— start —

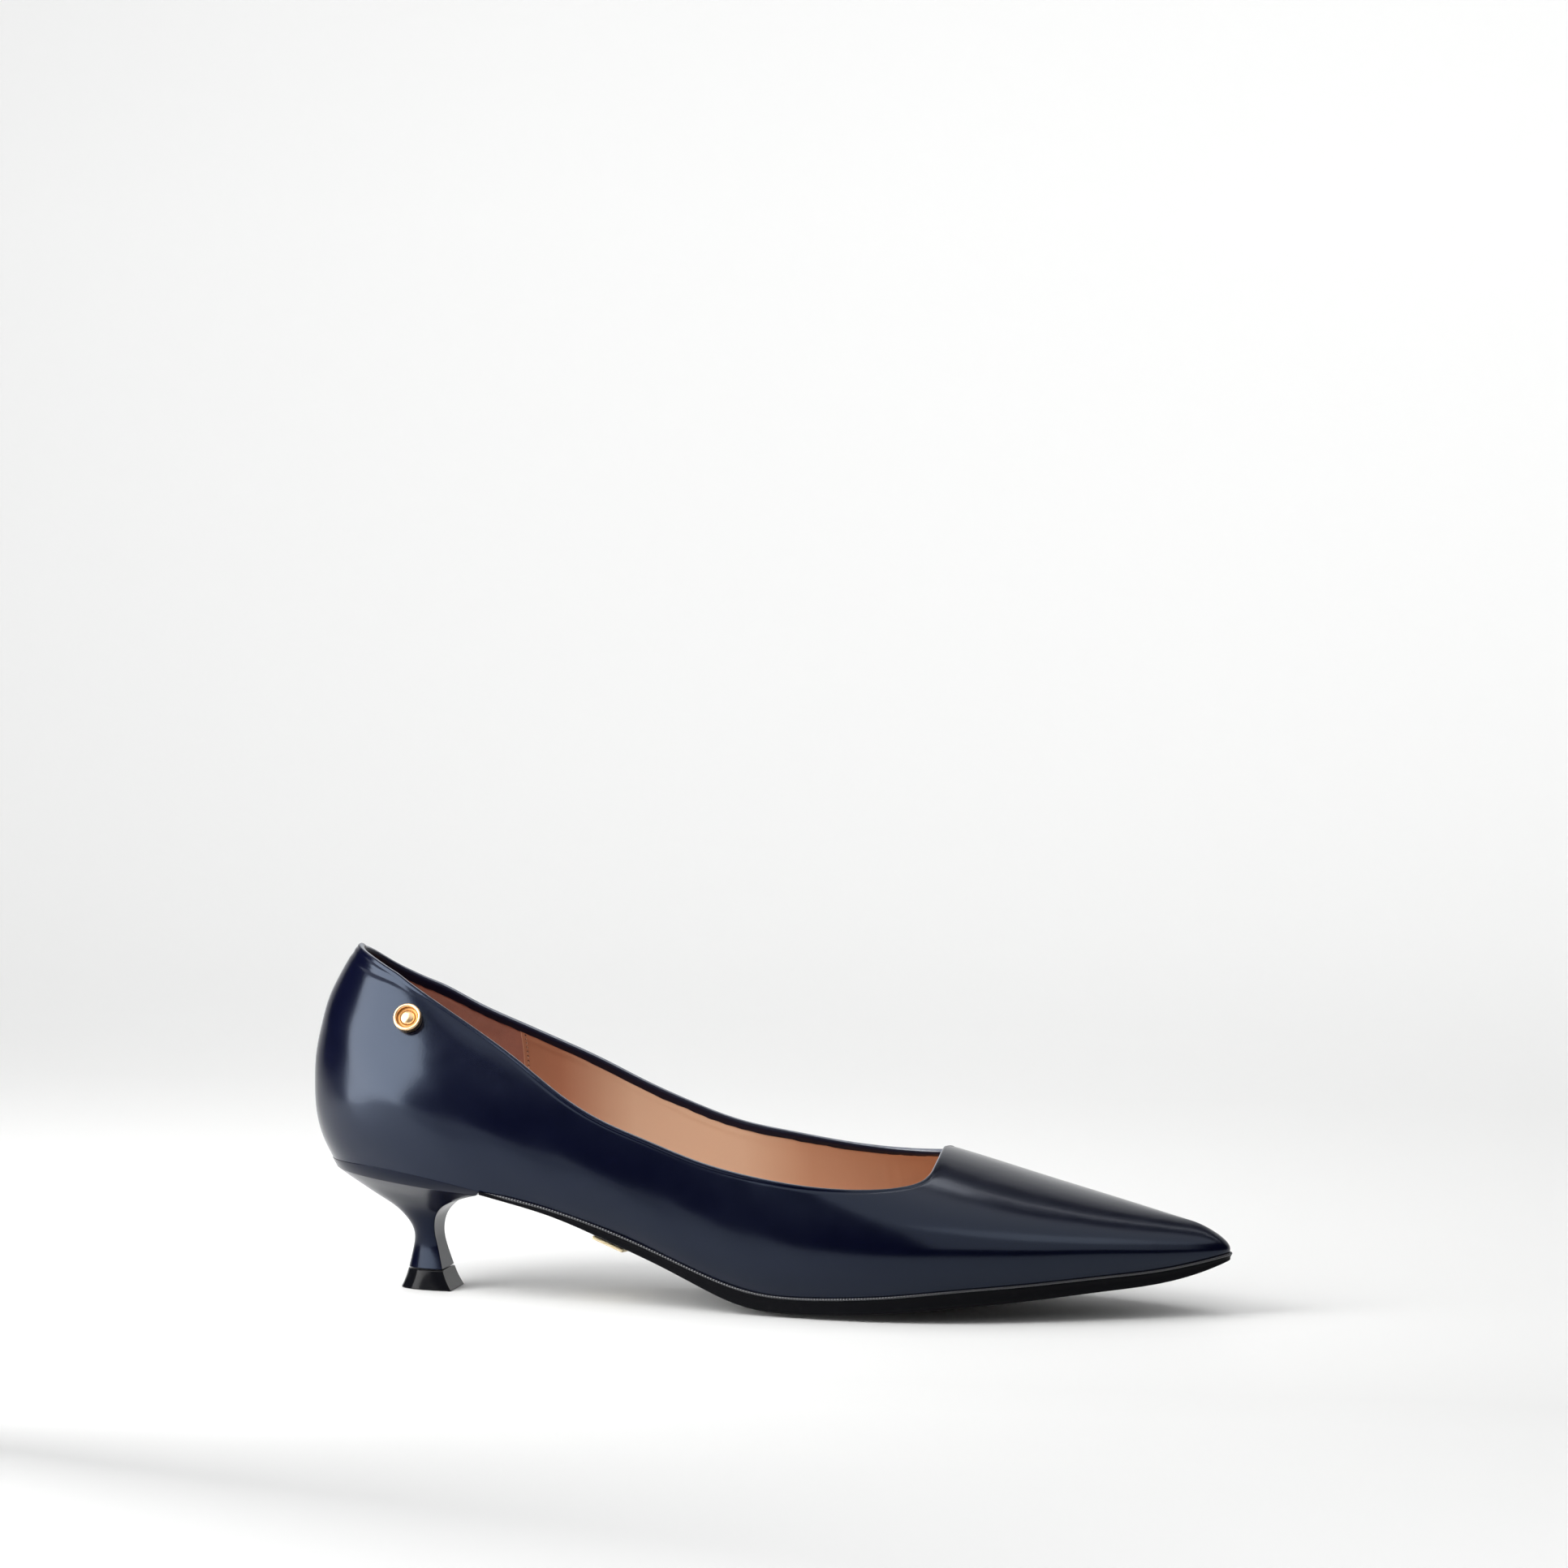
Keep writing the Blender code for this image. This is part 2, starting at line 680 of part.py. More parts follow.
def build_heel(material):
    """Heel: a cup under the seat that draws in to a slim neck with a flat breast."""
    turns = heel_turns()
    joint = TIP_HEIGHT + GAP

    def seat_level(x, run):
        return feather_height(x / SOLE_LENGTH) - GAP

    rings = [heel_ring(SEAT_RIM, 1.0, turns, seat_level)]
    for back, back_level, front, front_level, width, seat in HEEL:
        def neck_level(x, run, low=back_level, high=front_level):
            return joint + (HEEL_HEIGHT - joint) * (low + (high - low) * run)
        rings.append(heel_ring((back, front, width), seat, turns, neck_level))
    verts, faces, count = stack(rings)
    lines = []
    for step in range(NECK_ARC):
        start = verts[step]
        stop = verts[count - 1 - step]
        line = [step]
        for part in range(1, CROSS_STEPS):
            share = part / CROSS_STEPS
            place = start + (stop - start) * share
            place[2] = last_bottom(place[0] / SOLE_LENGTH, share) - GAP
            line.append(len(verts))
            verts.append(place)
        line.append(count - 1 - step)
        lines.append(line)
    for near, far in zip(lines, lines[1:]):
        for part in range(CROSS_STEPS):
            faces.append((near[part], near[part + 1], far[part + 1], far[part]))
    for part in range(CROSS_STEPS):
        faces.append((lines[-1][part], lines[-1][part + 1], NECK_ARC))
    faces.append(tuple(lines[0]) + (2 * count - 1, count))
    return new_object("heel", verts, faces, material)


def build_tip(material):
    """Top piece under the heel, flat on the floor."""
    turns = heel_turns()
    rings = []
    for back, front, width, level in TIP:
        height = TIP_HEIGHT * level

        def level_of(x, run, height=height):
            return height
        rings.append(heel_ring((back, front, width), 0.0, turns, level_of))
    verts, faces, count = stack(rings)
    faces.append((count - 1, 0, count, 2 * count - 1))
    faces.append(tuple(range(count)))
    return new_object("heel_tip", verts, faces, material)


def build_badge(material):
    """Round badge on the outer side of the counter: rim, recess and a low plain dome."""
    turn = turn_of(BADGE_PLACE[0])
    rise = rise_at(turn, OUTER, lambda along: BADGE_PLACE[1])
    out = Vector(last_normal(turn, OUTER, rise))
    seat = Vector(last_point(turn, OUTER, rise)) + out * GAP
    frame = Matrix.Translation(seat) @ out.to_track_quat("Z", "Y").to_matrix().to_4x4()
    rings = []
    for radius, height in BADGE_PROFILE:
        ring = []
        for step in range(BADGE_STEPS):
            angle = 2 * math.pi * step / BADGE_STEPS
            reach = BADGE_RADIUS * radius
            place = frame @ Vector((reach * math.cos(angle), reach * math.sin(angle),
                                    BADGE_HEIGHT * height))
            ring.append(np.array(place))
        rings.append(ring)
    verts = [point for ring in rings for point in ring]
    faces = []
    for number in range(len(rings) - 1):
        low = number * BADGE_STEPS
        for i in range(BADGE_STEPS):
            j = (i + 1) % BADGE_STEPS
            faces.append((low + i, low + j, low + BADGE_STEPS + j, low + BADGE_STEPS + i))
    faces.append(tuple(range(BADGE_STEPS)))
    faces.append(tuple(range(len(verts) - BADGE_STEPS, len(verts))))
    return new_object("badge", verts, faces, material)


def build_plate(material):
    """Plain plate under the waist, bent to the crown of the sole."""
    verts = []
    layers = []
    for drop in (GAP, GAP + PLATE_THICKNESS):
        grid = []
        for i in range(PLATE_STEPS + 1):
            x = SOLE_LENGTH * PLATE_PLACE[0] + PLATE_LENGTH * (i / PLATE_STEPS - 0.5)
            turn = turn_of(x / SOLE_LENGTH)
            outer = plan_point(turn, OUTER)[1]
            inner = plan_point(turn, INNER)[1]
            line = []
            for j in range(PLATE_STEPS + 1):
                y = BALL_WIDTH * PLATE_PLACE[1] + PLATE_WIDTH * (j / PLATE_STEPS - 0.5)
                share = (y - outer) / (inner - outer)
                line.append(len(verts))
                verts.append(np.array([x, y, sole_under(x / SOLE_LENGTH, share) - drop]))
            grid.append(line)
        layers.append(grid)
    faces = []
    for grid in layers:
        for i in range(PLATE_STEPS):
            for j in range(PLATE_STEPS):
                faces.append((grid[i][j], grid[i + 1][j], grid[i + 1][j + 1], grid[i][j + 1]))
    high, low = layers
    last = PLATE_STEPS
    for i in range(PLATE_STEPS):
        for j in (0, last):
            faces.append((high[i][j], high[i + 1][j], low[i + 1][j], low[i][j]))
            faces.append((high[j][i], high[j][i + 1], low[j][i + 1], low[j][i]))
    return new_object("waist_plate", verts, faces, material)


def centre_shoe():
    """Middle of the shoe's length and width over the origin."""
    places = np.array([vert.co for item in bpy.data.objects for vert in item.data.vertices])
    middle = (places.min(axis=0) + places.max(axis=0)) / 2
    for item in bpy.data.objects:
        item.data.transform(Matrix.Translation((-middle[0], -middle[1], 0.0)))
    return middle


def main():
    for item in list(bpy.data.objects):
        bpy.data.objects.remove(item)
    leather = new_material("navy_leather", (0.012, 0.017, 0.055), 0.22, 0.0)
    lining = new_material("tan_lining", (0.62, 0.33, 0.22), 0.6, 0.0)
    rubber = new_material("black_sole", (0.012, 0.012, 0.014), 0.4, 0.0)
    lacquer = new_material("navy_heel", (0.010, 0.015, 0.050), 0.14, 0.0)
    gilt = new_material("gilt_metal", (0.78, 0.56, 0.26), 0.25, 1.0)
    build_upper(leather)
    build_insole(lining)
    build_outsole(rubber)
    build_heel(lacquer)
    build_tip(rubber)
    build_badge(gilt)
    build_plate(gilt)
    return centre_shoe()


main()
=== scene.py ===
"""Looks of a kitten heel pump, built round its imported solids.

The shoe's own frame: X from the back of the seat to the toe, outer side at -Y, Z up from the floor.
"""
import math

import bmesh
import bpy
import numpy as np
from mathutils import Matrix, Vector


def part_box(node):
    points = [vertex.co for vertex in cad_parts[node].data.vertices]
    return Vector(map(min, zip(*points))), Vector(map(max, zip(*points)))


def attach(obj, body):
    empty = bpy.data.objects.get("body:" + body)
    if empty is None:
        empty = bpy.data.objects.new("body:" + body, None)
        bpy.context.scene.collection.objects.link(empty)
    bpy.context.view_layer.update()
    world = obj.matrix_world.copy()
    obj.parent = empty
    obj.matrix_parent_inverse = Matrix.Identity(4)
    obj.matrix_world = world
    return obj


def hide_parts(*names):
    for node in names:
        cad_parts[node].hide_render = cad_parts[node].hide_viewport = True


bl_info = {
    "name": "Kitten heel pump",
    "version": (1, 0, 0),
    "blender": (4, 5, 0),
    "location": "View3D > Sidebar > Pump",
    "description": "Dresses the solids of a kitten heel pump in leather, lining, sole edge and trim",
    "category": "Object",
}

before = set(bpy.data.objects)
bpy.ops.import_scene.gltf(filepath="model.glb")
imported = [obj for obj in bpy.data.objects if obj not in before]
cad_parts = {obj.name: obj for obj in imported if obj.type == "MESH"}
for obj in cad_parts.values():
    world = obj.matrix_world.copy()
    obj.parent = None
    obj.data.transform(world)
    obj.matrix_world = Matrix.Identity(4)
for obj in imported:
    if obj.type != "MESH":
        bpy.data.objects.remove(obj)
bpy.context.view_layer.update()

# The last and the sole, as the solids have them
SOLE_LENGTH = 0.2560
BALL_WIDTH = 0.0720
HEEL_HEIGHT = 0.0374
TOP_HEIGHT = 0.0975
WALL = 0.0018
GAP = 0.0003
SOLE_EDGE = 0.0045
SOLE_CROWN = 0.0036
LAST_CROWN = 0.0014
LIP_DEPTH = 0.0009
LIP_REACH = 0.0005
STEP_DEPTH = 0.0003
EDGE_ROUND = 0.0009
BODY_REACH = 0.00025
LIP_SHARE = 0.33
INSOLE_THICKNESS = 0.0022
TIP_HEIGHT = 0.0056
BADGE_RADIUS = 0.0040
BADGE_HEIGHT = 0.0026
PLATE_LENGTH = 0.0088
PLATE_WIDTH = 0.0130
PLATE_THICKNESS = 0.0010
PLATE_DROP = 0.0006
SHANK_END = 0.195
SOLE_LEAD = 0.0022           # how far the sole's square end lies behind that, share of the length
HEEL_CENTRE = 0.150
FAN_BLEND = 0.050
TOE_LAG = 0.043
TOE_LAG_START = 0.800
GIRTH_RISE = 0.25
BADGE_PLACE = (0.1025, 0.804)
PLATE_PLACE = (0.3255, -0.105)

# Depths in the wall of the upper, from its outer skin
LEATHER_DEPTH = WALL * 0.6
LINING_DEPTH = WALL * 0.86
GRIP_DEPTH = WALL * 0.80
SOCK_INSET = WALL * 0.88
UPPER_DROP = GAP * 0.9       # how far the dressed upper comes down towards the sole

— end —

Exercise directions >> In the listing above, find the line containing "return middle" and the line containing "in imported if", then quote both, plus every line between them, exactly as written.

Solution >>
    return middle


def main():
    for item in list(bpy.data.objects):
        bpy.data.objects.remove(item)
    leather = new_material("navy_leather", (0.012, 0.017, 0.055), 0.22, 0.0)
    lining = new_material("tan_lining", (0.62, 0.33, 0.22), 0.6, 0.0)
    rubber = new_material("black_sole", (0.012, 0.012, 0.014), 0.4, 0.0)
    lacquer = new_material("navy_heel", (0.010, 0.015, 0.050), 0.14, 0.0)
    gilt = new_material("gilt_metal", (0.78, 0.56, 0.26), 0.25, 1.0)
    build_upper(leather)
    build_insole(lining)
    build_outsole(rubber)
    build_heel(lacquer)
    build_tip(rubber)
    build_badge(gilt)
    build_plate(gilt)
    return centre_shoe()


main()
=== scene.py ===
"""Looks of a kitten heel pump, built round its imported solids.

The shoe's own frame: X from the back of the seat to the toe, outer side at -Y, Z up from the floor.
"""
import math

import bmesh
import bpy
import numpy as np
from mathutils import Matrix, Vector


def part_box(node):
    points = [vertex.co for vertex in cad_parts[node].data.vertices]
    return Vector(map(min, zip(*points))), Vector(map(max, zip(*points)))


def attach(obj, body):
    empty = bpy.data.objects.get("body:" + body)
    if empty is None:
        empty = bpy.data.objects.new("body:" + body, None)
        bpy.context.scene.collection.objects.link(empty)
    bpy.context.view_layer.update()
    world = obj.matrix_world.copy()
    obj.parent = empty
    obj.matrix_parent_inverse = Matrix.Identity(4)
    obj.matrix_world = world
    return obj


def hide_parts(*names):
    for node in names:
        cad_parts[node].hide_render = cad_parts[node].hide_viewport = True


bl_info = {
    "name": "Kitten heel pump",
    "version": (1, 0, 0),
    "blender": (4, 5, 0),
    "location": "View3D > Sidebar > Pump",
    "description": "Dresses the solids of a kitten heel pump in leather, lining, sole edge and trim",
    "category": "Object",
}

before = set(bpy.data.objects)
bpy.ops.import_scene.gltf(filepath="model.glb")
imported = [obj for obj in bpy.data.objects if obj not in before]
cad_parts = {obj.name: obj for obj in imported if obj.type == "MESH"}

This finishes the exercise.